Tax Liabilities and Bankruptcy
Despite what you may have heard over the radio, eliminating tax liabilties in bankruptcy is not as simple as it sounds. In fact, most tax bills can’t be wiped out in bankruptcy. The liability will still be there at the end of a Chapter 7 bankruptcy or they’ll have to be repaid in full in a Chapter 13 bankruptcy repayment plan.
A Chapter 7 bankruptcy is likely the better option if you need to discharge tax liabilities although only if your liabilities qualify for discharge and you are eligible for Chapter 7 bankruptcy. Two qualifiers that unfortunately eliminate the majority of people looking to discharge tax liabilities.
When Discharging a Tax Liability is Allowed
You can discharge (wipe out) liabilities for federal income taxes in Chapter 7 bankruptcy only if all of the following conditions are true:
The taxes are income taxes. Taxes other than income, such as payroll taxes or fraud penalties, can never be eliminated in bankruptcy.

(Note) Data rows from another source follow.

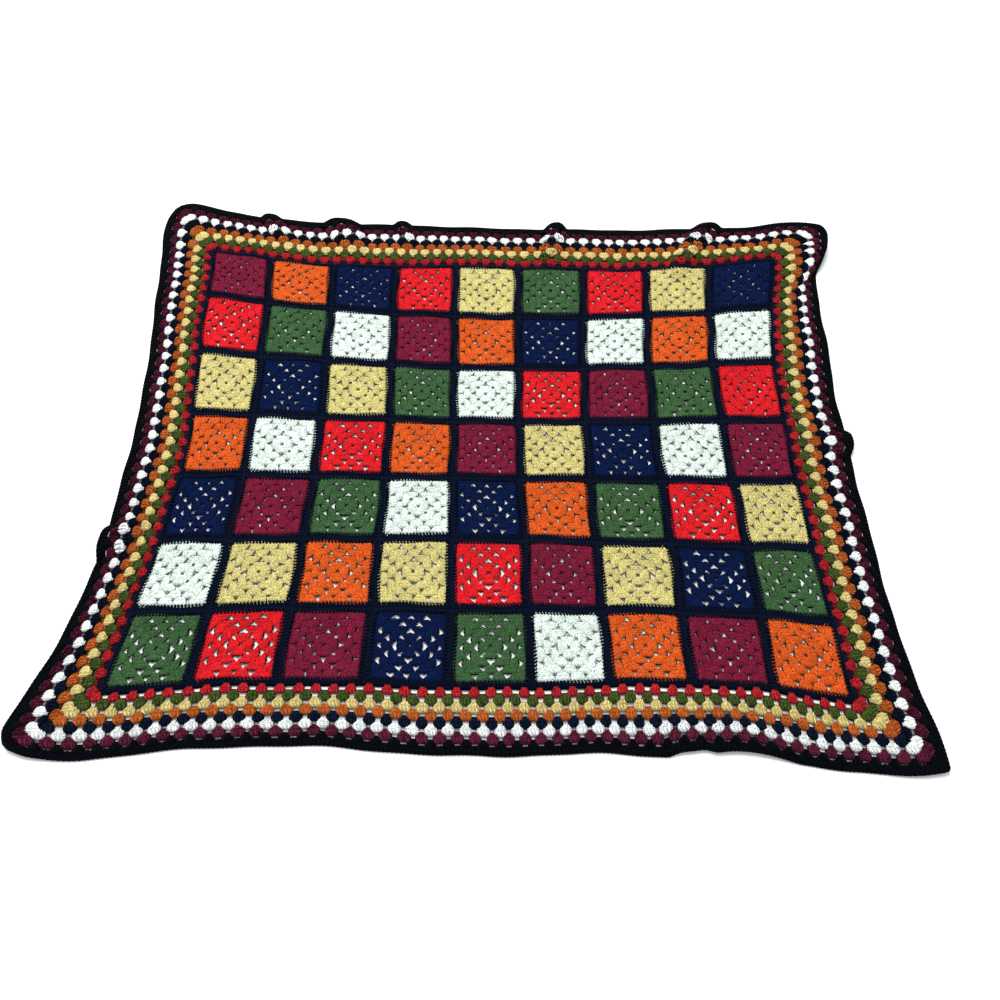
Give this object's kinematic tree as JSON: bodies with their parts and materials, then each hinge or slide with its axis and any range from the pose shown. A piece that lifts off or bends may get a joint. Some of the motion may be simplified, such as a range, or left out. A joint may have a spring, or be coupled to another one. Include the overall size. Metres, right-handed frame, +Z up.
{
  "type": "granny square blanket",
  "caption": "Crocheted granny square blanket lying flat: a patchwork panel of joined squares in seven colours, clustered border rounds and a solid dark edging.",
  "frame": {"origin": "middle of the square panel, on its underside, where the blanket rests", "axes": "+X along the longer side, +Y along the shorter side towards the far edge, +Z up"},
  "size_m": [1.427, 1.1513, 0.03],
  "materials": {
    "panel_yarn": "matt crocheted wool-type yarn, squares in seven colours joined in near-black navy",
    "red_yarn": "matt crocheted yarn",
    "green_yarn": "matt crocheted yarn",
    "gold_yarn": "matt crocheted yarn",
    "orange_yarn": "matt crocheted yarn",
    "navy_yarn": "matt crocheted yarn",
    "cream_yarn": "matt crocheted yarn",
    "burgundy_yarn": "matt crocheted yarn",
    "edge_yarn": "matt crocheted yarn, close stitches"
  },
  "bodies": {
    "root": {"square_panel": "panel_yarn", "border_red": "red_yarn", "border_green": "green_yarn", "border_gold": "gold_yarn", "border_orange": "orange_yarn", "border_navy": "navy_yarn", "border_cream": "cream_yarn", "border_burgundy": "burgundy_yarn", "edge_navy": "edge_yarn"}
  },
  "joints": []
}
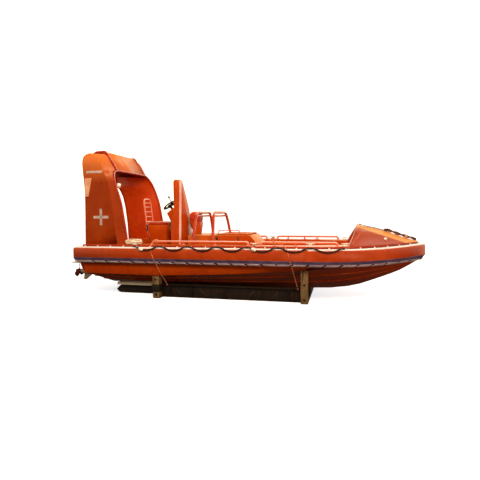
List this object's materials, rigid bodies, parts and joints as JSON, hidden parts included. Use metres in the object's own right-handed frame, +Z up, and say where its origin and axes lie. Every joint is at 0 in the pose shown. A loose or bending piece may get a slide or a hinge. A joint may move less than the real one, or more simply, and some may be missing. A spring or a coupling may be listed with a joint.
{
  "type": "open fast rescue lifeboat on a storage cradle",
  "caption": "Open orange rescue boat with a foam fender, aft tower, helm console, engine casing, covered bow and stern drive, standing on a dark cradle.",
  "frame": {"origin": "on the floor under the middle of the overall length, on the boat's centreline", "axes": "+X forward to the bow, +Y to port, +Z up"},
  "size_m": [6.84, 2.3502, 2.627],
  "materials": {
    "orange_hull": "glossy glass-reinforced plastic, weathered",
    "orange_moulding": "glossy glass-reinforced plastic, weathered",
    "orange_foam": "satin coated foam fender",
    "slate_band": "satin grey-blue rubber strip",
    "orange_tube": "gloss painted steel tube",
    "black_rubber": "matt black",
    "brown_rope": "weathered laid rope",
    "red_cushion": "coated fabric",
    "white_lens": "clear white lens",
    "drive_grey": "weathered painted aluminium",
    "propeller_red": "weathered antifouling paint",
    "engine_grey": "painted cast iron",
    "cradle_steel": "dark weathered steel",
    "cradle_post": "weathered timber",
    "timber": "sun-bleached plank"
  },
  "bodies": {
    "boat": {"aft_rail_port": "orange_tube", "aft_rail_starboard": "orange_tube", "bow_light": "white_lens", "casing_handrail": "orange_tube", "cockpit_liner": "orange_moulding", "console": "orange_moulding", "console_grab_tube": "orange_tube", "cradle_frame": "cradle_steel", "cradle_keel_plank": "timber", "cradle_post_aft_port": "cradle_post", "cradle_post_aft_starboard": "cradle_post", "cradle_post_forward_port": "cradle_post", "cradle_post_forward_starboard": "cradle_post", "cradle_stern_plank_port": "timber", "cradle_stern_plank_starboard": "timber", "engine_block": "engine_grey", "engine_casing": "orange_moulding", "fender_band_bow": "slate_band", "fender_band_port": "slate_band", "fender_band_starboard": "slate_band", "fender_bow": "orange_foam", "fender_port": "orange_foam", "fender_starboard": "orange_foam", "foredeck": "orange_moulding", "forward_rail_port": "orange_tube", "forward_rail_starboard": "orange_tube", "forward_seat_base": "orange_moulding", "forward_seat_cushion": "red_cushion", "grab_hoop_aft": "orange_tube", "grab_hoop_forward": "orange_tube", "helm_backrest": "orange_tube", "helm_seat_base": "orange_moulding", "helm_seat_cushion": "red_cushion", "hull": "orange_hull", "lifeline_port": "brown_rope", "lifeline_starboard": "brown_rope", "steering_column": "black_rubber", "throttle": "black_rubber", "tower_leg_port": "orange_moulding", "tower_leg_starboard": "orange_moulding", "tower_roof": "orange_moulding", "transom_shield": "drive_grey"},
    "drive_swivel": {"drive_gimbal": "drive_grey"},
    "drive": {"drive_leg": "drive_grey"},
    "propeller": {"propeller": "propeller_red"},
    "helm_wheel": {"steering_wheel": "black_rubber"},
    "engine_hatch": {"engine_lid": "orange_moulding"}
  },
  "joints": [
    {"name": "drive_steer", "type": "hinge", "parent": "boat", "child": "drive_swivel", "pos_m": [-2.57, 0, 0.6], "axis": [0, 0, 1], "range_deg": [-28, 28]},
    {"name": "drive_tilt", "type": "hinge", "parent": "drive_swivel", "child": "drive", "pos_m": [-2.635, 0, 0.63], "axis": [0, 1, 0], "range_deg": [-4, 42]},
    {"name": "propeller_spin", "type": "hinge", "parent": "drive", "child": "propeller", "pos_m": [-3.27, 0, 0.29], "axis": [1, 0, 0], "continuous": true},
    {"name": "wheel_turn", "type": "hinge", "parent": "boat", "child": "helm_wheel", "pos_m": [-1.22, 0, 1.63], "axis": [0.6018, 0, -0.7986], "range_deg": [-540, 540]},
    {"name": "hatch_hinge", "type": "hinge", "parent": "boat", "child": "engine_hatch", "pos_m": [0.455, 0, 1.088], "axis": [0, 1, 0], "range_deg": [0, 75]}
  ],
  "couplings": [
    {"joint": "wheel_turn", "follows": "drive_steer", "ratio": 19.286}
  ]
}
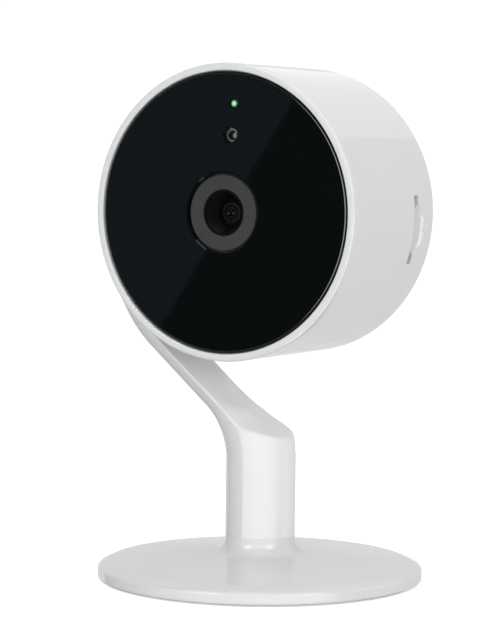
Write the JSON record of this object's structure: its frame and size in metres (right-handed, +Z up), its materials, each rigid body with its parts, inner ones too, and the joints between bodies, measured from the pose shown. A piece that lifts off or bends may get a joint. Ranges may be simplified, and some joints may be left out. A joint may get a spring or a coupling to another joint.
{
  "type": "security camera",
  "caption": "Small indoor security camera: a round glossy white camera head with a black front, on a side ball joint, a bent arm and a round weighted base.",
  "frame": {"origin": "on the table, on the post's axis at the centre of the base's foot", "axes": "+Z up, the camera looks along -Y, the arm is on the -X side"},
  "size_m": [0.0758, 0.0734, 0.1155],
  "materials": {
    "white_plastic": "gloss white moulded plastic",
    "black_window": "polished black infrared-passing acrylic",
    "grey_trim": "fine matte dark grey plastic",
    "black_plastic": "matte black plastic",
    "clear_plastic": "clear polished light pipe",
    "optical_glass": "coated optical glass",
    "filter_glass": "coated filter glass",
    "nylon": "natural nylon",
    "steel": "zinc-plated steel",
    "spring_steel": "spring steel",
    "chrome_steel": "polished plated steel",
    "circuit_board": "solder-masked circuit board",
    "chip": "moulded chip package",
    "aluminium": "blasted aluminium",
    "copper": "enamelled copper winding",
    "rubber": "matte rubber",
    "status_green": "lit green status light",
    "infrared_led": "clear dome of an infrared light",
    "adhesive": "double-sided adhesive",
    "speaker_cone": "coated speaker cone"
  },
  "bodies": {
    "root": {"base_cover": "white_plastic", "base_plate": "steel", "base_weight": "steel", "base_screws": "steel", "foot_pad": "rubber"},
    "arm": {"arm": "white_plastic", "tilt_plug": "white_plastic", "tilt_bush": "nylon", "tilt_washer": "spring_steel", "swivel_spring": "spring_steel", "swivel_retainer": "steel", "swivel_screw": "steel"},
    "stud": {"ball_stud": "chrome_steel", "tilt_screw": "steel"},
    "reset_button": {"reset_button": "white_plastic"},
    "filter_frame": {"ir_cut_frame": "black_plastic", "ir_cut_glass": "filter_glass", "clear_glass": "filter_glass"},
    "head": {"aperture_stop": "black_plastic", "barrel_shell": "white_plastic", "board_ribbon": "adhesive", "board_screws": "steel", "card_socket": "chrome_steel", "charging_socket": "chrome_steel", "friction_cup": "nylon", "friction_spring": "spring_steel", "front_carrier": "black_plastic", "heat_spreader": "aluminium", "image_sensor": "chip", "infrared_leds": "infrared_led", "ir_cut_coil": "copper", "led_pipe": "clear_plastic", "lens_baffle": "black_plastic", "lens_barrel": "black_plastic", "lens_front_glass": "optical_glass", "lens_holder": "black_plastic", "lens_middle_glass": "optical_glass", "lens_rear_glass": "optical_glass", "lens_ring": "grey_trim", "light_board": "circuit_board", "light_board_screws": "steel", "light_sensor": "chip", "main_board": "circuit_board", "microphone": "chip", "processor": "chip", "rear_cover": "white_plastic", "rear_screws": "steel", "reset_switch": "chip", "sensor_board": "circuit_board", "sensor_window": "clear_plastic", "socket_cap": "black_plastic", "socket_liner": "nylon", "socket_screws": "steel", "speaker": "speaker_cone", "speaker_gasket": "rubber", "status_led": "status_green", "wifi_antenna": "circuit_board", "window": "black_window", "window_tape": "adhesive"}
  },
  "joints": [
    {"name": "base_swivel", "type": "hinge", "parent": "root", "child": "arm", "pos_m": [0, 0, 0.01], "axis": [0, 0, 1], "range_deg": [-175, 175]},
    {"name": "head_tilt", "type": "hinge", "parent": "arm", "child": "stud", "pos_m": [-0.02593, 0, 0.08603], "axis": [1, 0, 0], "range_deg": [-90, 90]},
    {"name": "head_swing", "type": "hinge", "parent": "stud", "child": "head", "pos_m": [-0.02593, 0, 0.08603], "axis": [0, -1, 0], "range_deg": [0, 12.88]},
    {"name": "reset_press", "type": "slide", "parent": "head", "child": "reset_button", "axis": [0, -1, 0], "range_m": [0, 0.0005], "stiffness_N_per_m": 400},
    {"name": "filter_slide", "type": "slide", "parent": "head", "child": "filter_frame", "axis": [-0.9937, 0, 0.1122], "range_m": [0, 0.0074]}
  ]
}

You did not commit fraud or willful evasion. If you filed a fraudulent tax return or otherwise willfully attempted to evade paying taxes, such as using a false Social Security number on your tax return, bankruptcy can’t help.
The bill is at least three years old. To eliminate a tax liability, the tax return must have been originally due at least three years before you filed for bankruptcy.
You filed a tax return. You must have filed a tax return for the liability you wish to discharge at least two years before filing for bankruptcy. (In most courts, if you file a late return (meaning your extensions have expired and the IRS filed a substitute return on your behalf), you have not filed a “return” and cannot discharge the tax. In some courts, you can discharge tax liability that is the subject of a late return as long as you meet the other criteria.)
You pass the “240-day rule.” The income tax bill must have been assessed by the IRS at least 240 days before you file your bankruptcy petition, or must not have been assessed yet. (This time limit may be extended if the IRS suspended collection activity because of an offer in compromise or a previous bankruptcy filing.)
Federal Tax Lien Are Not Eligible To Be Discharged
If your taxes qualify for discharge in a Chapter 7 bankruptcy case, your victory may be bittersweet. This is because bankruptcy will not wipe out prior recorded tax liens. A Chapter 7 bankruptcy will wipe out your personal obligation to pay the bill and prevent the IRS from going after your bank account or wages, but if the IRS recorded a tax lien on your property before you file for bankruptcy, the lien will remain on the property. In effect, this means you’ll have to pay off the tax lien in order to sell the property.